DL test the abortion crime link by comparing criminal behaviour of different groups of young people. These groups are defined by their birth years and state of residence. These groups will have different ‘abortion exposures’. They test if those with a high exposure are less likely to commit crime. The difficulty is that different states will be exposed to other differences in factors that might motivate criminal behaviour – for example the introduction of crack cocaine. If these specific state-year factors affect states at the same time as changed abortion laws, but are not controlled for, they will distort conclusions relating to links between abortion and crime. In DL’s case controls can be used because DL has several points within each state-year combination based on abortion exposure for different age groups (15 year olds, 16 year olds etc). Then one can calculate the difference between the original age specific data and the average abortion exposure and average criminal activity within each state and year to eliminate any factors that affect all ages within a state equally. Then look at the relation between demeaned crime and demeaned abortion exposure.
One could also control for state-year effects that operate on the age-year level or the state-age level. An age-year factor would affect all US individuals of a certain age while a state-age factor would operate if people of different ages in different states were more likely to commit crime. Eliminating state-year, age-year and state age effects would allow a test of the hypothesis that abortion exposure drives crime. This can be achieved by regressing arrests (in a particular year, with a cohort born in a particular state with a particular birth year) on abortion exposure in that state and for that birth year along with state-year controls. DL didn’t include this latter variable.
FG also criticise DL on the more basic grounds that when comparing arrest propensities they use total arrests not arrests per capita. This confuses things because it will mix up reduced crime from the first channel (less potential criminals) with that of the second channel (less unwanted children).
FG do this and recompute DL regressions with controls and with variables in per capita terms and find that abortion exposure has a statistically insignificant effect on per capita arrest rates once state-year controls are accounted for. Abortion would only operate to reduce crime by reducing numbers in young age groups who commit crime.

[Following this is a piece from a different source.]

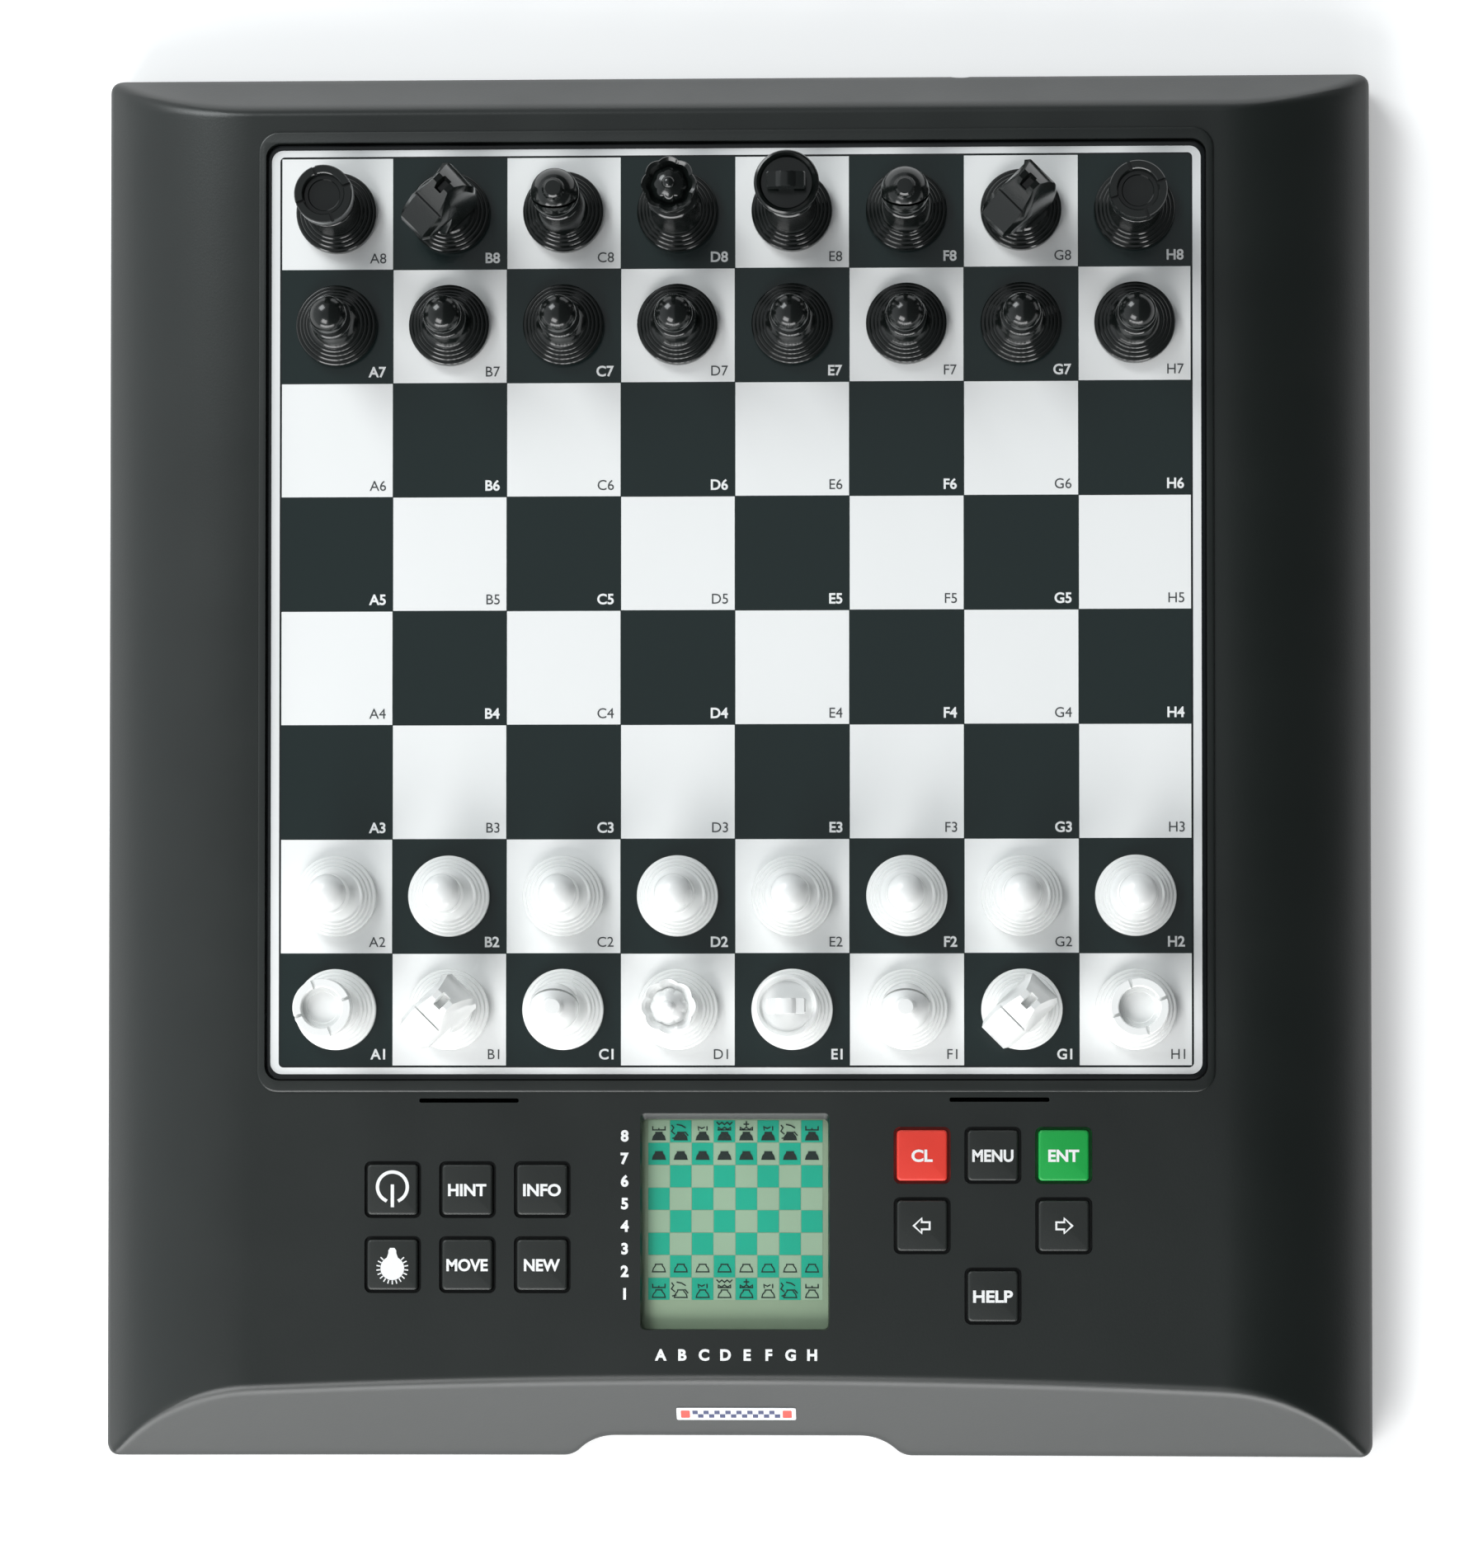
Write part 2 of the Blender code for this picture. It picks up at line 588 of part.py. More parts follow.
def turned_piece(kind):
    bm = bmesh.new()
    rings = []
    for radius, z in FOOT_OF_PIECE + PIECE_PROFILES[kind]:
        ring = flat_ring(circle(radius, sides=PIECE_SIDES), z)
        rings.append(ring if radius > 0 else ring[:1])
    skin(bm, rings)
    return bm


def piece_topping(kind):
    """What stands on the turned part: the king's upright tab or the knight's head."""
    bm = bmesh.new()
    if kind == "king":
        seat = PIECE_PROFILES["king"][-1][1] - 0.0015
        add_plate(bm, KING_TAB[:2], (0.0, 0.0), seat, seat + KING_TAB[2])
    else:
        half = KNIGHT_HALF_THICKNESS
        skin(bm, [[Vector((x, y, z)) for x, z in KNIGHT_HEAD] for y in (-half, half)])
        bmesh.ops.rotate(bm, verts=bm.verts, matrix=Matrix.Rotation(KNIGHT_TURN, 3, "Z"))
    return bm


def chess_piece(colour, kind, column, row):
    name = f"{colour}_{kind}_{FILES[column]}{row + 1}"
    at = (*square_centre(column, row), BOARD_TOP_Z + GAP)
    shade = (0.85, 0.86, 0.85) if colour == "white" else (0.028, 0.033, 0.031)
    piece = make_object(name, turned_piece(kind), shade, 0.25, at=at)
    if kind in ("king", "knight"):
        topping = make_helper(name + " top", piece_topping(kind))
        topping.parent = piece
        combine(piece, topping, "UNION")


def chess_set():
    for colour, home, pawns in (("white", 0, 1), ("black", 7, 6)):
        for column, kind in enumerate(BACK_RANK):
            chess_piece(colour, kind, column, home)
            chess_piece(colour, "pawn", column, pawns)


def build():
    clear_scene()
    top_casing()
    bottom_casing()
    battery_door()
    board_layers()
    display()
    keys()
    main_pcb()
    keypad_mat()
    speaker()
    dc_jack()
    battery_contacts()
    feet()
    chess_set()


build()
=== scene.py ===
import math

import bmesh
import bpy
from mathutils import Matrix, Vector


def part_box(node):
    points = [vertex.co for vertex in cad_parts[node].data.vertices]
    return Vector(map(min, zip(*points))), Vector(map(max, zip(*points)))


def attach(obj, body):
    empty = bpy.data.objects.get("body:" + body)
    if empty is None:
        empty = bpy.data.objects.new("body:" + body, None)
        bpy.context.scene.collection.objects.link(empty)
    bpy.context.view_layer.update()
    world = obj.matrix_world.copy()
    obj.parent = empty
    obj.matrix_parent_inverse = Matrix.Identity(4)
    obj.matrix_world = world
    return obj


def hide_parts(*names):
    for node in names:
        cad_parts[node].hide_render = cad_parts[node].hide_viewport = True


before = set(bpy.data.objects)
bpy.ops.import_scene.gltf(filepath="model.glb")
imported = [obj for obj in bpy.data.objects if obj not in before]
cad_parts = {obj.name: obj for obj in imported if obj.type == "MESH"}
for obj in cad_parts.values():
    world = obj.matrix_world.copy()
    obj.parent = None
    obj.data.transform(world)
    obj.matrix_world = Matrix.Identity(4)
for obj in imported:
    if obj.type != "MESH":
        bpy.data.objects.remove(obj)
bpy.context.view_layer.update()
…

DL counterargument. DL respond that their earlier paper provides six types of evidence that abortion exposure reduces crime and that the FG critique influences only one of these types of evidence. They point out that the insignificance results of FG only arises when state-year effects are accounted for and when ‘arrests’ are replaced with ‘arrests per capita’. They claim is this finding is an artifact of using a crude abortion proxy – indeed the proxy that they used in their original paper. They come up with a new measure that (i) accounts for the actual month and year of birth of an individual; (ii) incorporates cross-state mobility between birth and adolescence and (iii) reflects the state of residence of those having abortions – to account for the fact that women crossed state lines to get abortions. Correcting for measurement errors and allowing for state-year interactions – but not expressing arrests in per capita terms and hence not accounting for the first channel of influence of abortion on crime – increases the significance of the abortion impact on crime. DL then account for population level impacts by including an explanatory population variable and by expressing violent arrest rates in per capita terms. Then impacts of abortion are reduced presumably because the first channel of influence is accounted for – indeed DL claim 40% of the influence occurs via this channel. For property crime arrest rates the results linking abortion to crime are weaker and statistically significant only when an instrumental variable (measuring abortions by place of occurrence rather than state of residence) replaces the adjusted abortion variable.
Verdict. The FG criticisms are valid and the original paper by DL is flawed. There are problems when state-year interactions and population level effects are accounted for. Changing the variable used to measure ‘abortion exposure’ restores the DL conclusions when population level effects are not incorporated but substantially reduces their effects on violent crime rates when it is included – 40% of the reduction in crime occurs not because of ‘unwanted babies’ but simply because there are fewer individuals around who will commit crimes. On property crime rates, the earlier results are restored only if a proxy is included for abortion exposure which measures abortions by place of occurrence rather than residence – curiously this is one of the defects that DL recognise in their original data set. Even accepting the DL data revisions the impact of abortion on crime is lower than originally envisaged.